**MATERIAL SUPPLIED:**
/---

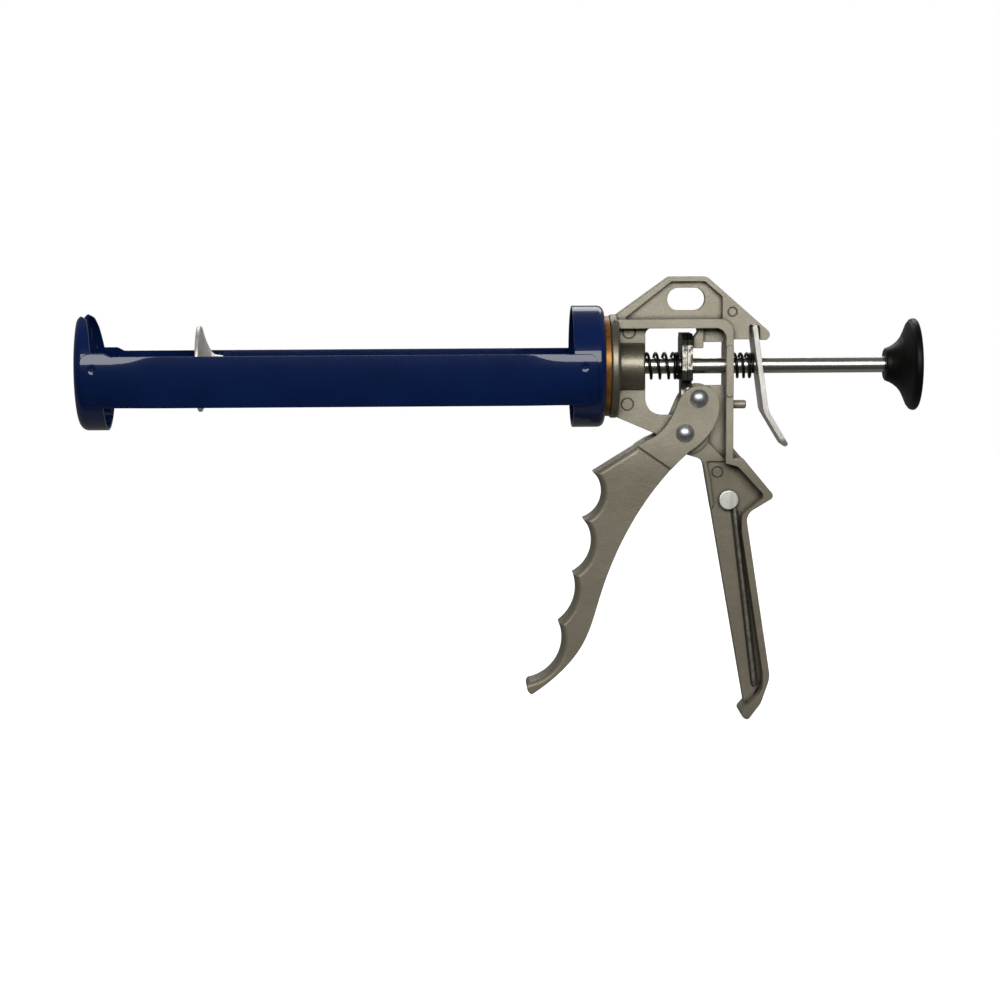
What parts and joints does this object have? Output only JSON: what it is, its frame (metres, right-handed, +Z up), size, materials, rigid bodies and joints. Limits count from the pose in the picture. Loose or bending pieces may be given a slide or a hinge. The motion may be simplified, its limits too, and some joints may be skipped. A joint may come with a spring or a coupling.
{
  "type": "caulking gun",
  "caption": "Skeleton caulking gun with a revolving strap cradle, plunger rod with pull knob, finger-grooved trigger, release lever and cast handle with a puncture wire.",
  "frame": {"origin": "on the push rod's axis, on the inner face of the front plate, where a cartridge's shoulder sits", "axes": "+X along the rod towards the knob, +Y towards the gun's right-hand side, +Z up with the handle hanging down"},
  "size_m": [0.3665, 0.0556, 0.195],
  "materials": {
    "navy_paint": "gloss navy enamel on pressed steel",
    "cast_paint": "satin champagne-grey paint on die-cast aluminium",
    "zinc_steel": "bright zinc plate",
    "rod_steel": "drawn bright steel",
    "plate_steel": "dark phosphated steel with sheared edges",
    "spring_steel": "oil-black spring steel",
    "amber_washer": "dull bronze",
    "black_plastic": "matte moulded"
  },
  "bodies": {
    "frame": {"frame_casting": "cast_paint", "friction_washer": "amber_washer", "thrust_washer": "zinc_steel", "circlip": "spring_steel", "drive_spring": "spring_steel", "release_spring": "spring_steel", "wire_rivet": "zinc_steel"},
    "cradle": {"front_cap": "navy_paint", "rear_cap": "navy_paint", "strap_left": "navy_paint", "strap_right": "navy_paint"},
    "trigger": {"trigger": "cast_paint", "pivot_rivet": "zinc_steel", "pusher_rivet": "zinc_steel", "push_sleeve": "zinc_steel"},
    "grip_plates": {"grip_plate_front": "plate_steel", "grip_plate_rear": "plate_steel"},
    "rod": {"push_rod": "rod_steel", "plunger": "zinc_steel", "plunger_washer": "zinc_steel", "plunger_nut": "zinc_steel", "knob": "black_plastic"},
    "release": {"release_lever": "zinc_steel"},
    "wire": {"puncture_wire": "rod_steel"}
  },
  "joints": [
    {"name": "cradle_spin", "type": "hinge", "parent": "frame", "child": "cradle", "pos_m": [0.2273, 0, 0], "axis": [1, 0, 0], "continuous": true},
    {"name": "trigger_pull", "type": "hinge", "parent": "frame", "child": "trigger", "pos_m": [0.2626, 0, -0.0291], "axis": [0, -1, 0], "range_deg": [0, 30], "stiffness_Nm_per_rad": 0.5, "springref_deg": -28.65, "deforming": ["drive_spring"]},
    {"name": "grip_advance", "type": "slide", "parent": "frame", "child": "grip_plates", "axis": [-1, 0, 0], "range_m": [0, 0.0086]},
    {"name": "rod_slide", "type": "slide", "parent": "frame", "child": "rod", "axis": [1, 0, 0], "range_m": [-0.048, 0.158]},
    {"name": "release_press", "type": "hinge", "parent": "frame", "child": "release", "pos_m": [0.293, 0, 0.0165], "axis": [0, 1, 0], "range_deg": [0, 10.5], "stiffness_Nm_per_rad": 0.3, "springref_deg": -17.19, "deforming": ["release_spring"]},
    {"name": "wire_swing", "type": "hinge", "parent": "frame", "child": "wire", "pos_m": [0.2822, -0.004, -0.0589], "axis": [0, 1, 0], "range_deg": [0, 15]}
  ],
  "couplings": [
    {"joint": "grip_advance", "follows": "trigger_pull", "m_per_rad": 0.0162}
  ]
}
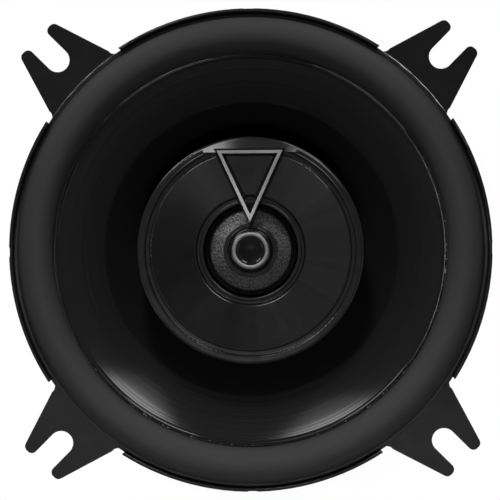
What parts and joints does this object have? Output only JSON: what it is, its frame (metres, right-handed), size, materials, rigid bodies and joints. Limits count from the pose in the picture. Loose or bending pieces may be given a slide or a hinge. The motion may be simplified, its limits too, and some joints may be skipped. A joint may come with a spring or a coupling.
{
  "type": "coaxial car speaker",
  "caption": "Round coaxial car speaker: woofer cone on a rubber surround, dome tweeter carried on a post through the pole, forked mounting ears, and blade terminals.",
  "frame": {"origin": "on the speaker's axis, in the plane of the mounting flange's rear face, at the centre of the four ear slots", "axes": "+Z out of the cone towards the listener; +Y towards the flat side of the tweeter's triangle; -Y towards the terminals; the ears lie on the diagonals"},
  "size_m": [0.102, 0.102, 0.0494],
  "materials": {
    "basket_steel": "black electrocoat, satin",
    "zinc_steel": "bright zinc plate",
    "plate_steel": "turned steel, zinc plated",
    "ferrite": "ground sintered ferrite",
    "boot_rubber": "moulded, fine matt grain",
    "cone_poly": "satin polypropylene with fine turned rings",
    "surround_rubber": "smooth butyl rubber",
    "spider_cloth": "resin-stiffened woven cotton",
    "former_kapton": "thin rolled aluminium foil",
    "copper_wire": "enamelled round wire",
    "braid": "woven tinsel braid",
    "tweeter_abs": "black moulded plastic, satin",
    "trim_silver": "satin silver plating",
    "dome_silk": "coated silk, grey",
    "neodymium": "nickel plated magnet",
    "felt": "pressed felt",
    "board_laminate": "phenolic paper laminate",
    "tinned_brass": "tin plated brass strip",
    "capacitor_sleeve": "shrink sleeve over an aluminium can",
    "lead_wire": "tinned copper wire",
    "wire_insulation": "PVC insulation"
  },
  "bodies": {
    "frame": {"basket": "basket_steel", "basket_rivets": "zinc_steel", "top_plate": "plate_steel", "ferrite_magnet": "ferrite", "pole_yoke": "plate_steel", "magnet_boot": "boot_rubber", "tweeter_faceplate": "tweeter_abs", "tweeter_cup": "tweeter_abs", "trim_triangle": "trim_silver", "trim_ring": "trim_silver", "tweeter_yoke": "plate_steel", "tweeter_magnet": "neodymium", "tweeter_pole_cap": "plate_steel", "tweeter_damping_pad": "felt", "tweeter_post": "zinc_steel", "post_nut": "zinc_steel", "terminal_board": "board_laminate", "terminal_positive": "tinned_brass", "terminal_negative": "tinned_brass", "terminal_rivets": "tinned_brass", "capacitor": "capacitor_sleeve", "capacitor_leads": "lead_wire", "tweeter_leads": "wire_insulation"},
    "cone_assembly": {"cone": "cone_poly", "surround": "surround_rubber", "spider": "spider_cloth", "voice_coil_former": "former_kapton", "voice_coil_winding": "copper_wire", "tinsel_leads": "braid"},
    "tweeter_diaphragm": {"tweeter_dome": "dome_silk", "tweeter_surround": "dome_silk", "tweeter_coil_former": "former_kapton", "tweeter_coil_winding": "copper_wire"}
  },
  "joints": [
    {"name": "woofer_excursion", "type": "slide", "parent": "frame", "child": "cone_assembly", "axis": [0, 0, 1], "range_m": [-0.003, 0.003], "deforming": ["surround", "spider", "tinsel_leads"]},
    {"name": "tweeter_excursion", "type": "slide", "parent": "frame", "child": "tweeter_diaphragm", "axis": [0, 0, 1], "range_m": [-0.0003, 0.0003], "deforming": ["tweeter_surround"]}
  ]
}
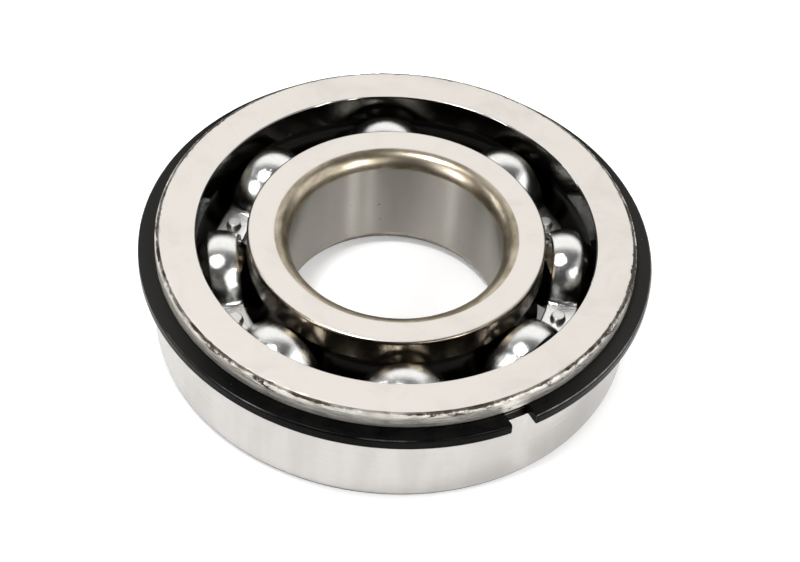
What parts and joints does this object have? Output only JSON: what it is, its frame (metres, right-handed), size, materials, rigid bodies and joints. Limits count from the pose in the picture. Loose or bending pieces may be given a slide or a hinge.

\---

**OBJECTIVE:** Extract every line above exactly as it stands.

**REPLY:**
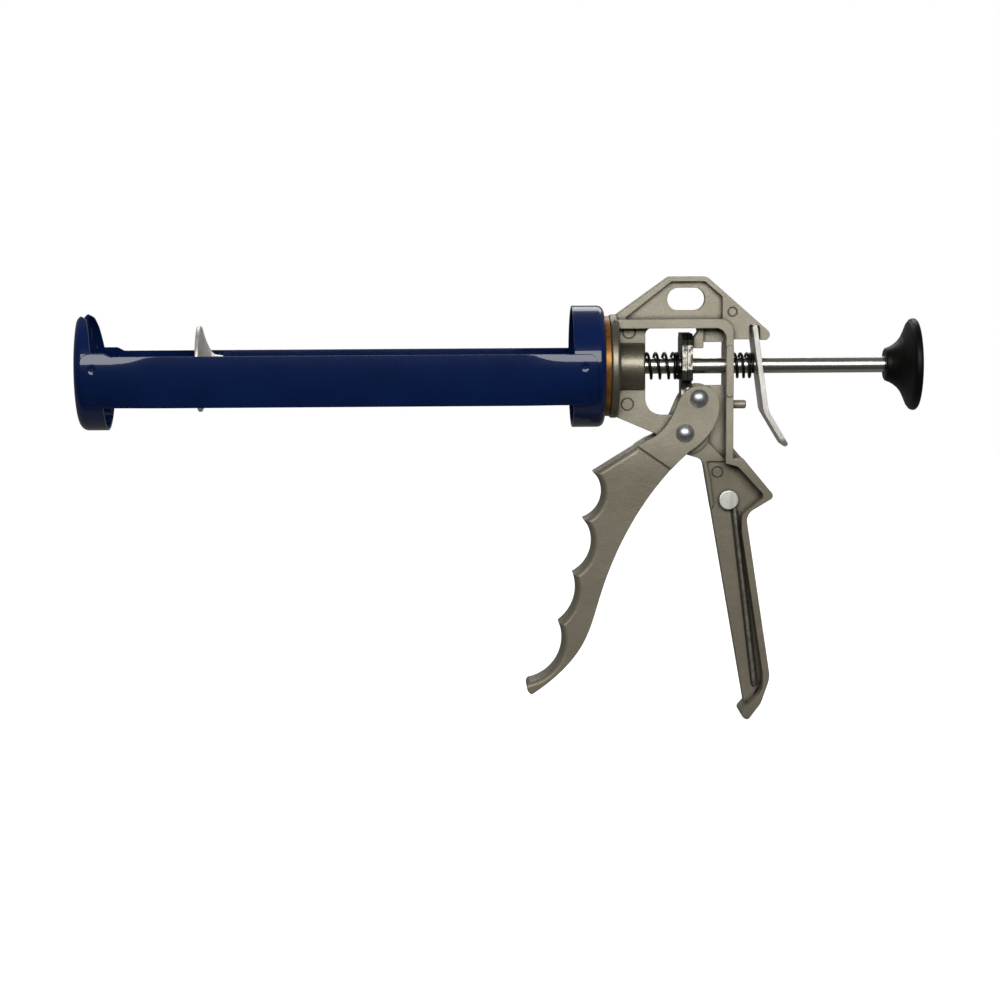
What parts and joints does this object have? Output only JSON: what it is, its frame (metres, right-handed, +Z up), size, materials, rigid bodies and joints. Limits count from the pose in the picture. Loose or bending pieces may be given a slide or a hinge. The motion may be simplified, its limits too, and some joints may be skipped. A joint may come with a spring or a coupling.
{
  "type": "caulking gun",
  "caption": "Skeleton caulking gun with a revolving strap cradle, plunger rod with pull knob, finger-grooved trigger, release lever and cast handle with a puncture wire.",
  "frame": {"origin": "on the push rod's axis, on the inner face of the front plate, where a cartridge's shoulder sits", "axes": "+X along the rod towards the knob, +Y towards the gun's right-hand side, +Z up with the handle hanging down"},
  "size_m": [0.3665, 0.0556, 0.195],
  "materials": {
    "navy_paint": "gloss navy enamel on pressed steel",
    "cast_paint": "satin champagne-grey paint on die-cast aluminium",
    "zinc_steel": "bright zinc plate",
    "rod_steel": "drawn bright steel",
    "plate_steel": "dark phosphated steel with sheared edges",
    "spring_steel": "oil-black spring steel",
    "amber_washer": "dull bronze",
    "black_plastic": "matte moulded"
  },
  "bodies": {
    "frame": {"frame_casting": "cast_paint", "friction_washer": "amber_washer", "thrust_washer": "zinc_steel", "circlip": "spring_steel", "drive_spring": "spring_steel", "release_spring": "spring_steel", "wire_rivet": "zinc_steel"},
    "cradle": {"front_cap": "navy_paint", "rear_cap": "navy_paint", "strap_left": "navy_paint", "strap_right": "navy_paint"},
    "trigger": {"trigger": "cast_paint", "pivot_rivet": "zinc_steel", "pusher_rivet": "zinc_steel", "push_sleeve": "zinc_steel"},
    "grip_plates": {"grip_plate_front": "plate_steel", "grip_plate_rear": "plate_steel"},
    "rod": {"push_rod": "rod_steel", "plunger": "zinc_steel", "plunger_washer": "zinc_steel", "plunger_nut": "zinc_steel", "knob": "black_plastic"},
    "release": {"release_lever": "zinc_steel"},
    "wire": {"puncture_wire": "rod_steel"}
  },
  "joints": [
    {"name": "cradle_spin", "type": "hinge", "parent": "frame", "child": "cradle", "pos_m": [0.2273, 0, 0], "axis": [1, 0, 0], "continuous": true},
    {"name": "trigger_pull", "type": "hinge", "parent": "frame", "child": "trigger", "pos_m": [0.2626, 0, -0.0291], "axis": [0, -1, 0], "range_deg": [0, 30], "stiffness_Nm_per_rad": 0.5, "springref_deg": -28.65, "deforming": ["drive_spring"]},
    {"name": "grip_advance", "type": "slide", "parent": "frame", "child": "grip_plates", "axis": [-1, 0, 0], "range_m": [0, 0.0086]},
    {"name": "rod_slide", "type": "slide", "parent": "frame", "child": "rod", "axis": [1, 0, 0], "range_m": [-0.048, 0.158]},
    {"name": "release_press", "type": "hinge", "parent": "frame", "child": "release", "pos_m": [0.293, 0, 0.0165], "axis": [0, 1, 0], "range_deg": [0, 10.5], "stiffness_Nm_per_rad": 0.3, "springref_deg": -17.19, "deforming": ["release_spring"]},
    {"name": "wire_swing", "type": "hinge", "parent": "frame", "child": "wire", "pos_m": [0.2822, -0.004, -0.0589], "axis": [0, 1, 0], "range_deg": [0, 15]}
  ],
  "couplings": [
    {"joint": "grip_advance", "follows": "trigger_pull", "m_per_rad": 0.0162}
  ]
}
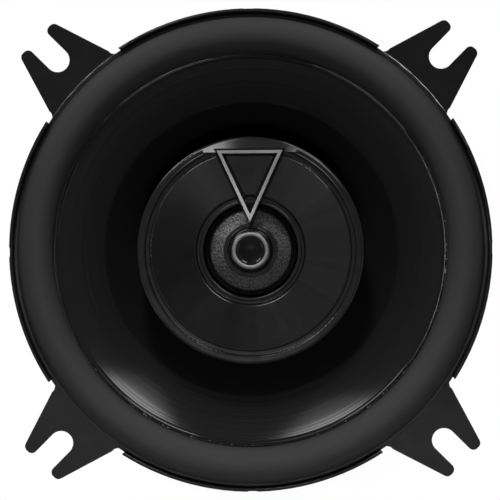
What parts and joints does this object have? Output only JSON: what it is, its frame (metres, right-handed), size, materials, rigid bodies and joints. Limits count from the pose in the picture. Loose or bending pieces may be given a slide or a hinge. The motion may be simplified, its limits too, and some joints may be skipped. A joint may come with a spring or a coupling.
{
  "type": "coaxial car speaker",
  "caption": "Round coaxial car speaker: woofer cone on a rubber surround, dome tweeter carried on a post through the pole, forked mounting ears, and blade terminals.",
  "frame": {"origin": "on the speaker's axis, in the plane of the mounting flange's rear face, at the centre of the four ear slots", "axes": "+Z out of the cone towards the listener; +Y towards the flat side of the tweeter's triangle; -Y towards the terminals; the ears lie on the diagonals"},
  "size_m": [0.102, 0.102, 0.0494],
  "materials": {
    "basket_steel": "black electrocoat, satin",
    "zinc_steel": "bright zinc plate",
    "plate_steel": "turned steel, zinc plated",
    "ferrite": "ground sintered ferrite",
    "boot_rubber": "moulded, fine matt grain",
    "cone_poly": "satin polypropylene with fine turned rings",
    "surround_rubber": "smooth butyl rubber",
    "spider_cloth": "resin-stiffened woven cotton",
    "former_kapton": "thin rolled aluminium foil",
    "copper_wire": "enamelled round wire",
    "braid": "woven tinsel braid",
    "tweeter_abs": "black moulded plastic, satin",
    "trim_silver": "satin silver plating",
    "dome_silk": "coated silk, grey",
    "neodymium": "nickel plated magnet",
    "felt": "pressed felt",
    "board_laminate": "phenolic paper laminate",
    "tinned_brass": "tin plated brass strip",
    "capacitor_sleeve": "shrink sleeve over an aluminium can",
    "lead_wire": "tinned copper wire",
    "wire_insulation": "PVC insulation"
  },
  "bodies": {
    "frame": {"basket": "basket_steel", "basket_rivets": "zinc_steel", "top_plate": "plate_steel", "ferrite_magnet": "ferrite", "pole_yoke": "plate_steel", "magnet_boot": "boot_rubber", "tweeter_faceplate": "tweeter_abs", "tweeter_cup": "tweeter_abs", "trim_triangle": "trim_silver", "trim_ring": "trim_silver", "tweeter_yoke": "plate_steel", "tweeter_magnet": "neodymium", "tweeter_pole_cap": "plate_steel", "tweeter_damping_pad": "felt", "tweeter_post": "zinc_steel", "post_nut": "zinc_steel", "terminal_board": "board_laminate", "terminal_positive": "tinned_brass", "terminal_negative": "tinned_brass", "terminal_rivets": "tinned_brass", "capacitor": "capacitor_sleeve", "capacitor_leads": "lead_wire", "tweeter_leads": "wire_insulation"},
    "cone_assembly": {"cone": "cone_poly", "surround": "surround_rubber", "spider": "spider_cloth", "voice_coil_former": "former_kapton", "voice_coil_winding": "copper_wire", "tinsel_leads": "braid"},
    "tweeter_diaphragm": {"tweeter_dome": "dome_silk", "tweeter_surround": "dome_silk", "tweeter_coil_former": "former_kapton", "tweeter_coil_winding": "copper_wire"}
  },
  "joints": [
    {"name": "woofer_excursion", "type": "slide", "parent": "frame", "child": "cone_assembly", "axis": [0, 0, 1], "range_m": [-0.003, 0.003], "deforming": ["surround", "spider", "tinsel_leads"]},
    {"name": "tweeter_excursion", "type": "slide", "parent": "frame", "child": "tweeter_diaphragm", "axis": [0, 0, 1], "range_m": [-0.0003, 0.0003], "deforming": ["tweeter_surround"]}
  ]
}
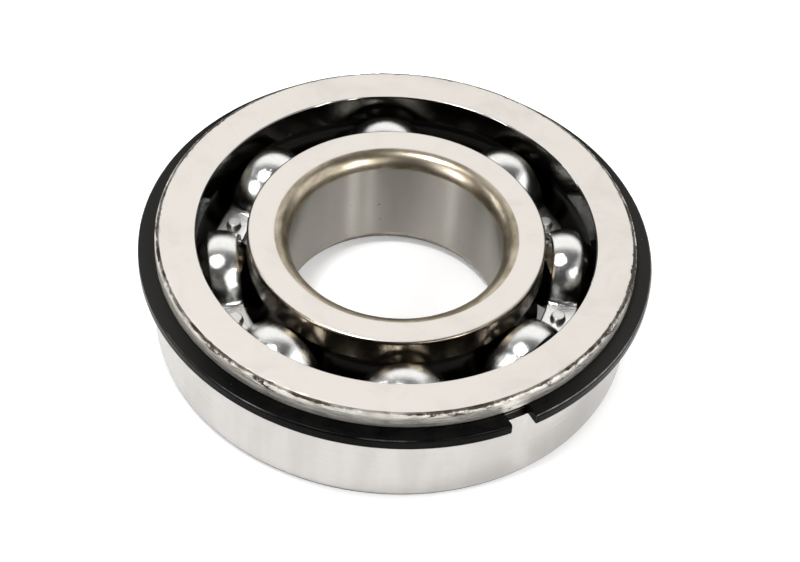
What parts and joints does this object have? Output only JSON: what it is, its frame (metres, right-handed), size, materials, rigid bodies and joints. Limits count from the pose in the picture. Loose or bending pieces may be given a slide or a hinge.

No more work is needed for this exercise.